Tally how many lines hold the string "object". Your reply should be that number alone.

%%

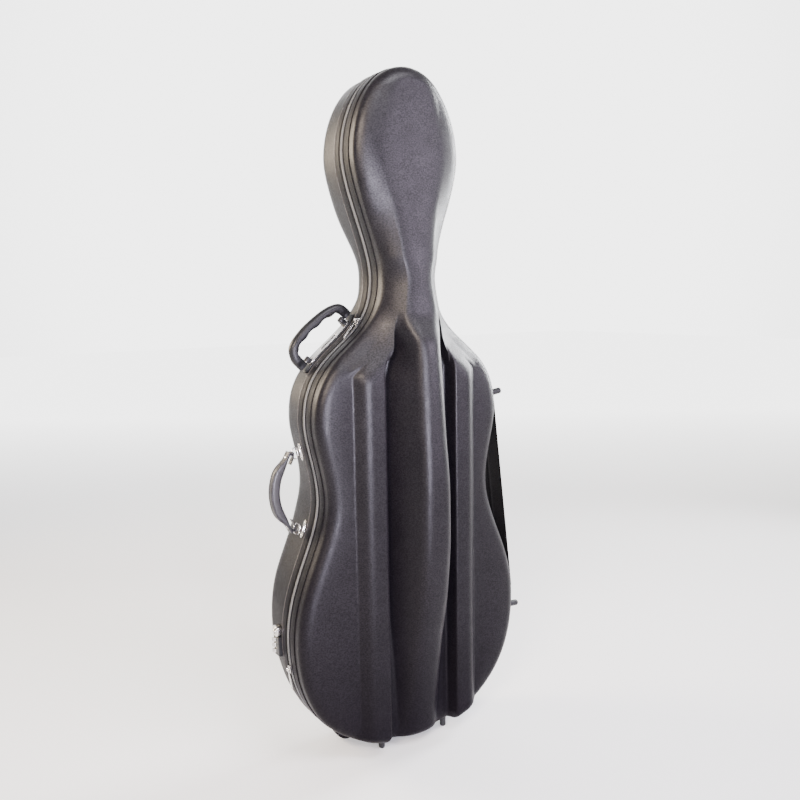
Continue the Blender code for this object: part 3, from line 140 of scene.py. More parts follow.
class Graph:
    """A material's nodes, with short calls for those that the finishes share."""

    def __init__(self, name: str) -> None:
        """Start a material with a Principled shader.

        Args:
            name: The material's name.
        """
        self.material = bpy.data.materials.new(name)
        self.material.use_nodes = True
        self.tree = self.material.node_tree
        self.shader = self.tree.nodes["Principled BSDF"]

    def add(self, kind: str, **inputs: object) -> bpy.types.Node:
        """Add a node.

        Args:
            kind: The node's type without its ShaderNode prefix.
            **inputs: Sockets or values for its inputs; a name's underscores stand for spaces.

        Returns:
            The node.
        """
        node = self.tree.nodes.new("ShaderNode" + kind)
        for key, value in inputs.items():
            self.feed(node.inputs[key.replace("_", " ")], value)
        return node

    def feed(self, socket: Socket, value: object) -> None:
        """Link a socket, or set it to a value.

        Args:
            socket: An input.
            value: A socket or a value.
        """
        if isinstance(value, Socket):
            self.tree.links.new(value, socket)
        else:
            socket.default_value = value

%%

Response to the exercise> 3